Людовик Великий (В.Клементьев) задан режиссером не только носителем абсолютной власти (и власти столь же умной, как и роскошной), но и утонченным холодным артистом. Он – еще и рафинированный эстет, умеющий наслаждаться властью. Эта дворцовая анфилада и блеск люстр, изящная посуда и пурпур одежды, эти отточенные жесты, величественность фигуры, пластика позы, эта уверенная победоносность – все здесь проникнуто самоуверенной силой: «Франция перед Вами!». И как не воодушевиться этой силой (что и делает Мольер-Кабанов), как не благодарить за высочайшую милость, одним словом возвращающую на сцену любимое детище – комедию «Тартюф»! Режиссер так выстраивает внутреннюю мотивировку мизансцены для артиста Михаила Кабанова, что и зрители словно «купаются» в этом блестящем всесилье власти.
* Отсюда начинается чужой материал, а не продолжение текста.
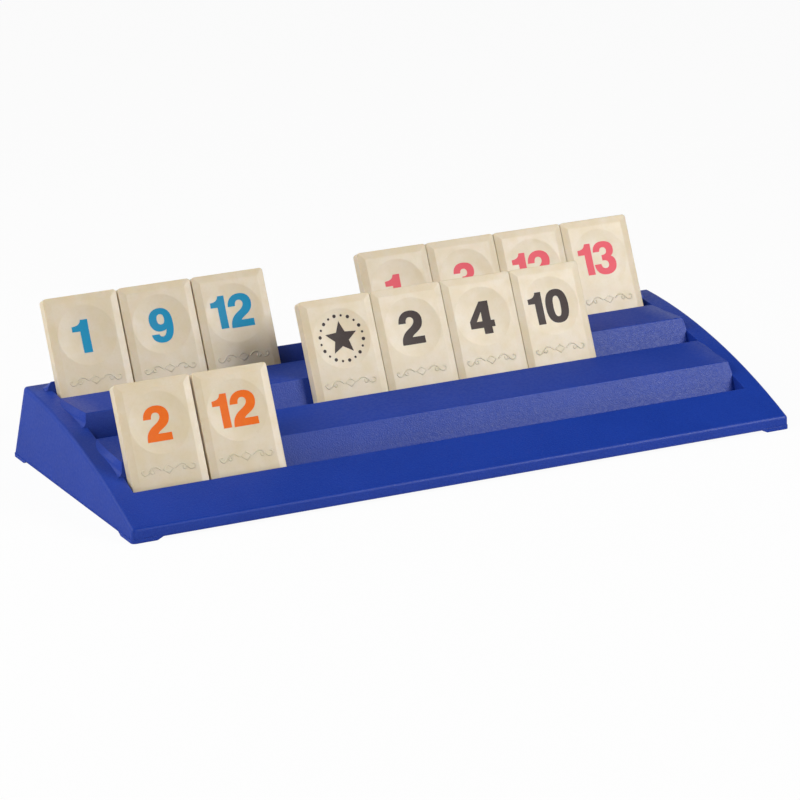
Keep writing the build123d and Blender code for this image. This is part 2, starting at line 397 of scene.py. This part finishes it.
def dish_depth(x, y):
    """How far the face lies below the tile's front plane, from the tile's top left corner."""
    r = math.hypot(x - TILE_WIDTH / 2, y + DISH_BELOW_TOP)
    if r >= DISH_DIAMETER / 2:
        return 0.0
    return DISH_DEPTH - DISH_RADIUS + math.sqrt(DISH_RADIUS**2 - r**2)


def on_face(mesh, tile, tier):
    """Moves a mesh from millimetres in the tile's face onto the tile."""
    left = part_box(tile)[0][0] / MM
    seat = Vector((0, *SEATS[tier]))
    top = seat + UP * TILE_HEIGHT
    for vertex in mesh.vertices:
        x, y, height = vertex.co
        depth = dish_depth(x, y) - height
        place = Vector((left + x, 0, 0)) + top + UP * y + BEHIND * depth
        vertex.co = place * MM
    mesh.update()


def piece(name, mesh, body, slot, smooth=False):
    """A finished piece in the scene, riding on a body."""
    mesh.name = name
    mesh.materials.clear()
    mesh.materials.append(materials[slot])
    for face in mesh.polygons:
        face.use_smooth = smooth
    thing = link(name, mesh)
    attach(thing, body)


def ring_of(points):
    """A straight-sided outline through points."""
    ring = []
    for i, point in enumerate(points):
        before, after = points[i - 1], points[(i + 1) % len(points)]
        ring.append([point, point.lerp(before, 1 / 3), point.lerp(after, 1 / 3)])
    return ring


def circle_at(x, y, r):
    """A round outline."""
    k = r * ROUND_HANDLE
    corners = [((r, 0), (0, 1)), ((0, r), (-1, 0)), ((-r, 0), (0, -1)), ((0, -r), (1, 0))]
    ring = []
    for (px, py), (dx, dy) in corners:
        point = Vector((x + px, y + py, 0))
        turn = Vector((dx, dy, 0)) * k
        ring.append([point, point - turn, point + turn])
    return ring


def star_outlines():
    """The joker's mark: a star in a ring of dots."""
    x, y = TILE_WIDTH / 2, -DISH_BELOW_TOP
    points = []
    for i in range(2 * STAR_TIPS):
        r = STAR_NOTCH if i % 2 else STAR_POINT
        a = math.pi / 2 + i * math.pi / STAR_TIPS
        points.append(Vector((x + r * math.cos(a), y + r * math.sin(a), 0)))
    rings = [ring_of(points)]
    for i in range(DOTS):
        a = math.pi / 2 + (i + 0.5) * math.tau / DOTS
        dot = SMALL_DOT if i % 2 else LARGE_DOT
        rings.append(circle_at(x + DOT_RING * math.cos(a), y + DOT_RING * math.sin(a), dot))
    return rings


def relief_mesh():
    """A small moulded ornament: a lozenge between two scrolls."""
    curve = bpy.data.curves.new("relief", "CURVE")
    curve.dimensions = "3D"
    curve.bevel_depth = RELIEF_ROUND
    curve.bevel_resolution = 2
    curve.resolution_u = 8
    middle = TILE_WIDTH / 2
    for side in (-1, 1):
        for line in (SCROLL, TAIL):
            spline = curve.splines.new("NURBS")
            spline.points.add(len(line) - 1)
            for knot, (x, y) in zip(spline.points, line):
                knot.co = (middle + side * x, y - RELIEF_TOP, -RELIEF_SINK, 1)
            spline.order_u = 3
            spline.use_endpoint_u = True
    across, up = LOZENGE
    spline = curve.splines.new("POLY")
    spline.points.add(3)
    for knot, (x, y) in zip(spline.points, [(across, 0), (0, up), (-across, 0), (0, -up)]):
        knot.co = (middle + x, y - RELIEF_TOP, -RELIEF_SINK, 1)
    spline.use_cyclic_u = True
    return curve_mesh(curve)


for tile, (tier, slot, digits) in TILES.items():
    rings, mark = [], "number"
    for digit, left, base, widen in digits:
        rings += outlines(DIGITS[digit], left, base, widen)
    if not digits:
        rings, mark = star_outlines(), "star"
    print_mesh = filled(rings, INK_HEIGHT)
    finer(print_mesh, PRINT_STEP)
    on_face(print_mesh, tile, tier)
    piece(tile.replace("tile", mark), print_mesh, tile, slot)
    relief = relief_mesh()
    on_face(relief, tile, tier)
    piece(tile.replace("tile", "relief"), relief, tile, "tile_plastic", smooth=True)


# ---------------------------------------------------------------- floor, light, camera
def floor():
    """A large pale floor that the camera sees as nearly white, with the rack's shadow on it."""
    mesh = bpy.data.meshes.new("floor")
    corners = [(-1, -1), (1, -1), (1, 1), (-1, 1)]
    places = [Vector((x * FLOOR_HALF, y * FLOOR_HALF, -FLOOR_BELOW)) * MM for x, y in corners]
    mesh.from_pydata(places, [], [(0, 1, 2, 3)])
    n = Nodes(bpy.data.materials.new("floor_paper"))
    tint = n.blend(n.noise(60), srgb(240, 240, 240), srgb(236, 236, 237))
    n.surface(Base_Color=tint, Roughness=0.9, Specular_IOR_Level=0.1)
    seen = n.add("ShaderNodeLightPath").outputs["Is Camera Ray"]
    white = n.add("ShaderNodeEmission", {"Color": (1, 1, 1, 1), "Strength": 1.0}).outputs[0]
    links = {0: n.math("MULTIPLY", seen, FLOOR_WHITE), 1: n.shader.outputs[0], 2: white}
    mixed = n.add("ShaderNodeMixShader", links).outputs[0]
    n.tree.links.new(mixed, n.tree.nodes["Material Output"].inputs["Surface"])
    mesh.materials.append(n.owner)
    plane = link("floor", mesh)


def softbox(name, azimuth, elevation, distance, width, height, power):
    """A rectangular lamp that faces the rack."""
    lamp = bpy.data.lights.new(name, "AREA")
    lamp.shape = "RECTANGLE"
    lamp.size, lamp.size_y = width * MM, height * MM
    lamp.energy = power
    across, over = math.radians(azimuth), math.radians(elevation)
    level = Vector((math.sin(across), -math.cos(across), 0)) * math.cos(over)
    holder = link(name, lamp)
    holder.location = (level + Vector((0, 0, math.sin(over)))) * distance * MM
    toward = LAMP_AIM * MM - holder.location
    holder.rotation_euler = toward.to_track_quat("-Z", "Y").to_euler()


def world():
    """White where the camera sees it. Mirrored and seen through, it is a cove under a darker
    ceiling. It lights nothing else."""
    bpy.context.scene.world = bpy.data.worlds.new("studio")
    n = Nodes(bpy.context.scene.world, "Background")
    path = n.add("ShaderNodeLightPath").outputs
    up = n.split(n.coordinates["Generated"])["Z"]
    cove = n.remap(up, *COVE_EDGE, COVE_LIGHT, CEILING_LIGHT)
    mirror = n.math("MAXIMUM", path["Is Glossy Ray"], path["Is Transmission Ray"])
    lit = n.math("MULTIPLY", mirror, cove)
    n.surface(Color=(1, 1, 1, 1), Strength=n.remap(path["Is Camera Ray"], 0, 1, lit, 1.0))


def view():
    """The camera."""
    camera = bpy.data.cameras.new("camera")
    camera.sensor_width = 36.0
    camera.lens = FOCAL_PIXELS * camera.sensor_width / PHOTO_PIXELS
    camera.clip_start, camera.clip_end = 0.05, 20.0  # metres
    holder = link("camera", camera)
    turn = Matrix((CAMERA_RIGHT, -CAMERA_DOWN, -CAMERA_FORWARD)).transposed().to_4x4()
    holder.matrix_world = Matrix.Translation(CAMERA_PLACE * MM) @ turn
    bpy.context.scene.camera = holder
    bpy.context.scene.view_settings.view_transform = "Standard"


floor()
world()
for name, lamp in LAMPS.items():
    softbox(name, *lamp)
view()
Роскошный дуэт!

Вторая встреча Мольера с Королем будет уже хорошо подготовлена архиепископом и братьями Кабалы – они знают, как нужно уязвить Людовика, задев личное в нем. И Кабала делает это, сообщая, что Король крестил ребенка от якобы кровосмесительного брака Арманды и Мольера. Булгаковым дана, а режиссером подхвачена эта линия интриги вокруг Мольера, загоняющая его как зверя в уготованную яму-ловушку. Вторая встреча с Королем происходит после смерти бывшей жены и актрисы Мадлены Бежар, после бегства Арманды, после допроса Королем Муаррона (приемного сына Мольера и первого артиста его труппы), под угрозами подтвердившего версию архиепископа о кровосмесительном браке, после натравливания на Мольера дуэлянта и светского бретера Д`Орсиньи, якобы выведенного в новой пьесе о Дон Жуане. – Вторая встреча произойдет тогда, когда всем, кроме самого Мольера, ясен печальный финал отношений Власти и Художника. Михаил Кабанов, явившись к Королю страдающим и немощным, будто наперекор всем со спокойным бесстрашием рассчитывает на человечность Людовика, просто и устало рассказывая о своих злоключениях. И… разбивается о неприступный холод уже принятого Людовиком решения: Мольер лишается покровительства Короля. И только в этот момент, в эту секунду, Кабанов-Мольер начинает отчетливо понимать, что это значит. А значит примерно то же, как если бы цепного пса отпустили на свободу и крикнули ему «фас»! Это состояние особой ясности – ясности перед катастрофой. Татьяна Доронина строит эту сцену как освобождение Мольера от еще недавней неразберихи в его совести, сердце, и уме. Режиссер словно высветляет это состояние героя тем светом, что бывает нестерпимо ярок перед заходом солнца. За что? – вопрошает Мольер, и ответ уже знает. Приличия Двора, условности света, посредственность «светской черни» не могут терпеть одного – ослепительной правды таланта. Она для всех них – невозможна, излишня, раздражительна.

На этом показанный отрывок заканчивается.